EXERCISE DIRECTIONS = Repeat every record below exactly as it appears.

[3D code data]

····················

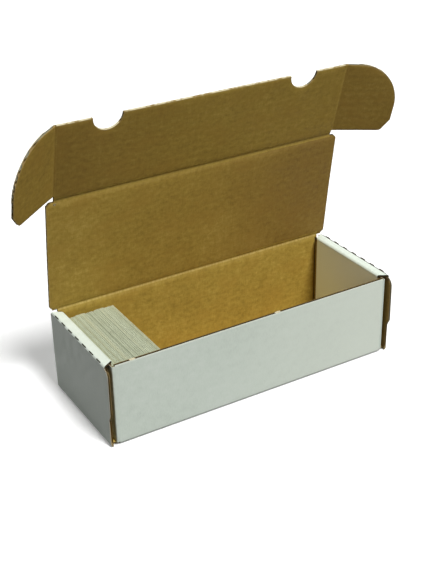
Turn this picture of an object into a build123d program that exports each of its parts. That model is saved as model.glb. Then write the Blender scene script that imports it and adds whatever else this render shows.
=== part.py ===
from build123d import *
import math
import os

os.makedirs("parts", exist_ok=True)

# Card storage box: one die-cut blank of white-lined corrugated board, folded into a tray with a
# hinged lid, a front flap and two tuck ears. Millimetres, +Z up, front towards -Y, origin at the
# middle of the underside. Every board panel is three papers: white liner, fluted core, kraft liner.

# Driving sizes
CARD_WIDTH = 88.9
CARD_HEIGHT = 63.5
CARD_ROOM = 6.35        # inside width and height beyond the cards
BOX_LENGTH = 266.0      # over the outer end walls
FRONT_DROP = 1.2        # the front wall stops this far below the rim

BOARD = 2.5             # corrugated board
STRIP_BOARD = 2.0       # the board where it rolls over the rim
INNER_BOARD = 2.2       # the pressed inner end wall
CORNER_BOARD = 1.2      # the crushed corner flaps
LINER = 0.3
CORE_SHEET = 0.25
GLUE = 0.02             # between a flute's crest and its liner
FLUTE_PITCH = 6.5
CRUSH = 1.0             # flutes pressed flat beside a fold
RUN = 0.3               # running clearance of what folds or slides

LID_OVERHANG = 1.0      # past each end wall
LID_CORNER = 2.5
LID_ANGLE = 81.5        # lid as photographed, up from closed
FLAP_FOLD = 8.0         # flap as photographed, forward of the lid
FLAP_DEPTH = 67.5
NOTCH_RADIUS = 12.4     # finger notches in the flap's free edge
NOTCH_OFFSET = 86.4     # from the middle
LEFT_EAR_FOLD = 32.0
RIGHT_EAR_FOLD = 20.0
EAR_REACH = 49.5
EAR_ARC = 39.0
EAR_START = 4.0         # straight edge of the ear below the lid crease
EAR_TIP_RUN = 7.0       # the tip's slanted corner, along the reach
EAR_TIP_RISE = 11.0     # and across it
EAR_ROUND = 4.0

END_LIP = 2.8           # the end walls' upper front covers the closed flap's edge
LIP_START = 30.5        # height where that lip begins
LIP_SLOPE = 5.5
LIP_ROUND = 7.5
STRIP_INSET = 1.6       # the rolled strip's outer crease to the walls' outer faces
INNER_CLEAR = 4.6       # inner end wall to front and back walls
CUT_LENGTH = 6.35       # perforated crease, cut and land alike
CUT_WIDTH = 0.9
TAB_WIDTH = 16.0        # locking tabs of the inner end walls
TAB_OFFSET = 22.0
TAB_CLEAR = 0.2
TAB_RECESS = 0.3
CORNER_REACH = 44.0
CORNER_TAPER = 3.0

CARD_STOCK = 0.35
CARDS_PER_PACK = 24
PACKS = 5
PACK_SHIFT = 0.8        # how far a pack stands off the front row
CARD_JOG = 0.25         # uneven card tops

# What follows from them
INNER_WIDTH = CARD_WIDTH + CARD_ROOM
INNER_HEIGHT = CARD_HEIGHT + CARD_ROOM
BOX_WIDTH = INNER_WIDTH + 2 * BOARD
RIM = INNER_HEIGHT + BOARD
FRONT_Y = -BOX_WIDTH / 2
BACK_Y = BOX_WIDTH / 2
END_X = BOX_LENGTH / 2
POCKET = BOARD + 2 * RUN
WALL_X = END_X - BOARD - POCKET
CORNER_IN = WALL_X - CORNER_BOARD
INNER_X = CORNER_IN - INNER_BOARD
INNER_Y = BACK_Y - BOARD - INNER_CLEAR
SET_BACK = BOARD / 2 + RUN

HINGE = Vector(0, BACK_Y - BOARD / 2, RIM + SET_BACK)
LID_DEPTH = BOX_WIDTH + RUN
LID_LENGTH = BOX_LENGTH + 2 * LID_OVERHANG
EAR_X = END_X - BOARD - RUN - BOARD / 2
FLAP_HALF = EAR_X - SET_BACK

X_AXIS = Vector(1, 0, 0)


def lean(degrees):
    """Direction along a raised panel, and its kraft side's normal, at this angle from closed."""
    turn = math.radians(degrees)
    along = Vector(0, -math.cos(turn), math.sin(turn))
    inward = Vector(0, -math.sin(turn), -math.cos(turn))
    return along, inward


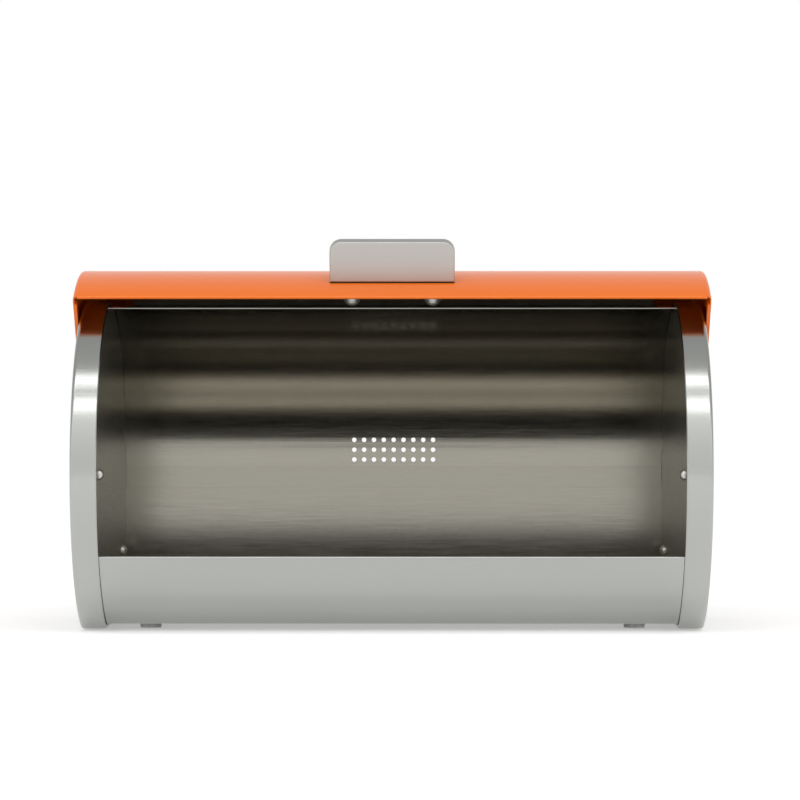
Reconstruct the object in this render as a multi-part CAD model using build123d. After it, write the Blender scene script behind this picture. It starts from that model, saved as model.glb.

····················

COMPLETE OUTPUT =
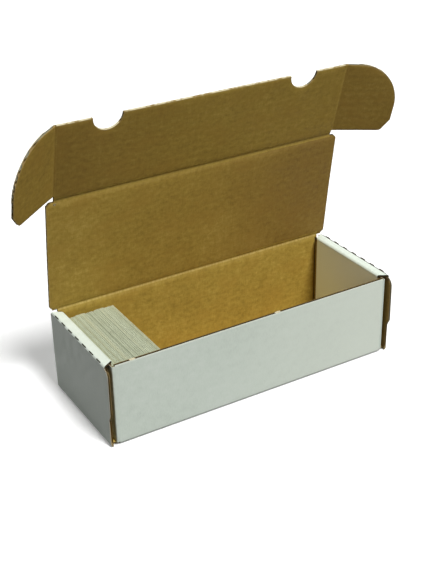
Turn this picture of an object into a build123d program that exports each of its parts. That model is saved as model.glb. Then write the Blender scene script that imports it and adds whatever else this render shows.
=== part.py ===
from build123d import *
import math
import os

os.makedirs("parts", exist_ok=True)

# Card storage box: one die-cut blank of white-lined corrugated board, folded into a tray with a
# hinged lid, a front flap and two tuck ears. Millimetres, +Z up, front towards -Y, origin at the
# middle of the underside. Every board panel is three papers: white liner, fluted core, kraft liner.

# Driving sizes
CARD_WIDTH = 88.9
CARD_HEIGHT = 63.5
CARD_ROOM = 6.35        # inside width and height beyond the cards
BOX_LENGTH = 266.0      # over the outer end walls
FRONT_DROP = 1.2        # the front wall stops this far below the rim

BOARD = 2.5             # corrugated board
STRIP_BOARD = 2.0       # the board where it rolls over the rim
INNER_BOARD = 2.2       # the pressed inner end wall
CORNER_BOARD = 1.2      # the crushed corner flaps
LINER = 0.3
CORE_SHEET = 0.25
GLUE = 0.02             # between a flute's crest and its liner
FLUTE_PITCH = 6.5
CRUSH = 1.0             # flutes pressed flat beside a fold
RUN = 0.3               # running clearance of what folds or slides

LID_OVERHANG = 1.0      # past each end wall
LID_CORNER = 2.5
LID_ANGLE = 81.5        # lid as photographed, up from closed
FLAP_FOLD = 8.0         # flap as photographed, forward of the lid
FLAP_DEPTH = 67.5
NOTCH_RADIUS = 12.4     # finger notches in the flap's free edge
NOTCH_OFFSET = 86.4     # from the middle
LEFT_EAR_FOLD = 32.0
RIGHT_EAR_FOLD = 20.0
EAR_REACH = 49.5
EAR_ARC = 39.0
EAR_START = 4.0         # straight edge of the ear below the lid crease
EAR_TIP_RUN = 7.0       # the tip's slanted corner, along the reach
EAR_TIP_RISE = 11.0     # and across it
EAR_ROUND = 4.0

END_LIP = 2.8           # the end walls' upper front covers the closed flap's edge
LIP_START = 30.5        # height where that lip begins
LIP_SLOPE = 5.5
LIP_ROUND = 7.5
STRIP_INSET = 1.6       # the rolled strip's outer crease to the walls' outer faces
INNER_CLEAR = 4.6       # inner end wall to front and back walls
CUT_LENGTH = 6.35       # perforated crease, cut and land alike
CUT_WIDTH = 0.9
TAB_WIDTH = 16.0        # locking tabs of the inner end walls
TAB_OFFSET = 22.0
TAB_CLEAR = 0.2
TAB_RECESS = 0.3
CORNER_REACH = 44.0
CORNER_TAPER = 3.0

CARD_STOCK = 0.35
CARDS_PER_PACK = 24
PACKS = 5
PACK_SHIFT = 0.8        # how far a pack stands off the front row
CARD_JOG = 0.25         # uneven card tops

# What follows from them
INNER_WIDTH = CARD_WIDTH + CARD_ROOM
INNER_HEIGHT = CARD_HEIGHT + CARD_ROOM
BOX_WIDTH = INNER_WIDTH + 2 * BOARD
RIM = INNER_HEIGHT + BOARD
FRONT_Y = -BOX_WIDTH / 2
BACK_Y = BOX_WIDTH / 2
END_X = BOX_LENGTH / 2
POCKET = BOARD + 2 * RUN
WALL_X = END_X - BOARD - POCKET
CORNER_IN = WALL_X - CORNER_BOARD
INNER_X = CORNER_IN - INNER_BOARD
INNER_Y = BACK_Y - BOARD - INNER_CLEAR
SET_BACK = BOARD / 2 + RUN

HINGE = Vector(0, BACK_Y - BOARD / 2, RIM + SET_BACK)
LID_DEPTH = BOX_WIDTH + RUN
LID_LENGTH = BOX_LENGTH + 2 * LID_OVERHANG
EAR_X = END_X - BOARD - RUN - BOARD / 2
FLAP_HALF = EAR_X - SET_BACK

X_AXIS = Vector(1, 0, 0)


def lean(degrees):
    """Direction along a raised panel, and its kraft side's normal, at this angle from closed."""
    turn = math.radians(degrees)
    along = Vector(0, -math.cos(turn), math.sin(turn))
    inward = Vector(0, -math.sin(turn), -math.cos(turn))
    return along, inward


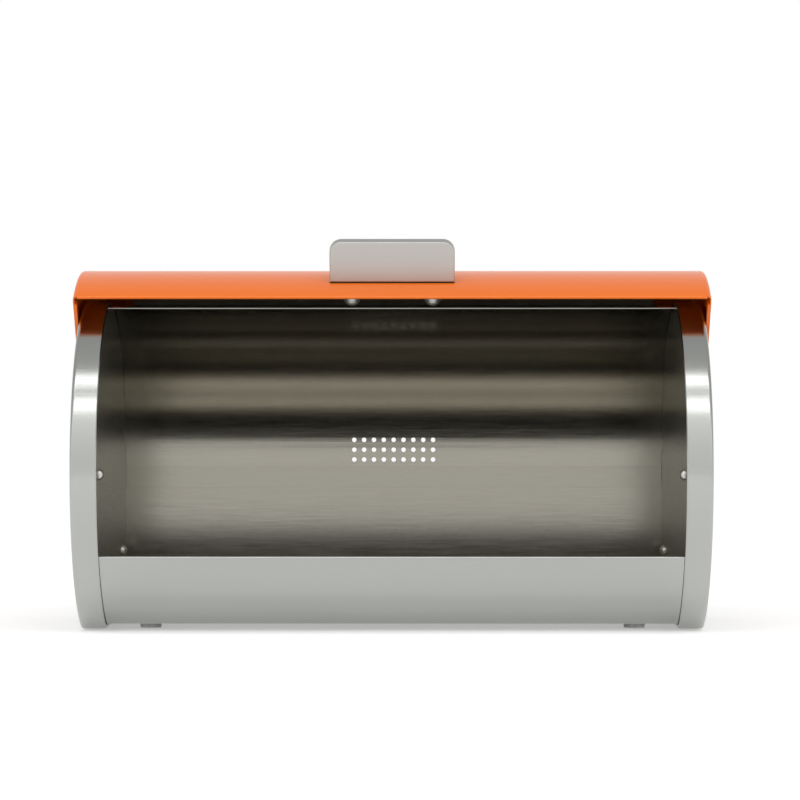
Reconstruct the object in this render as a multi-part CAD model using build123d. After it, write the Blender scene script behind this picture. It starts from that model, saved as model.glb.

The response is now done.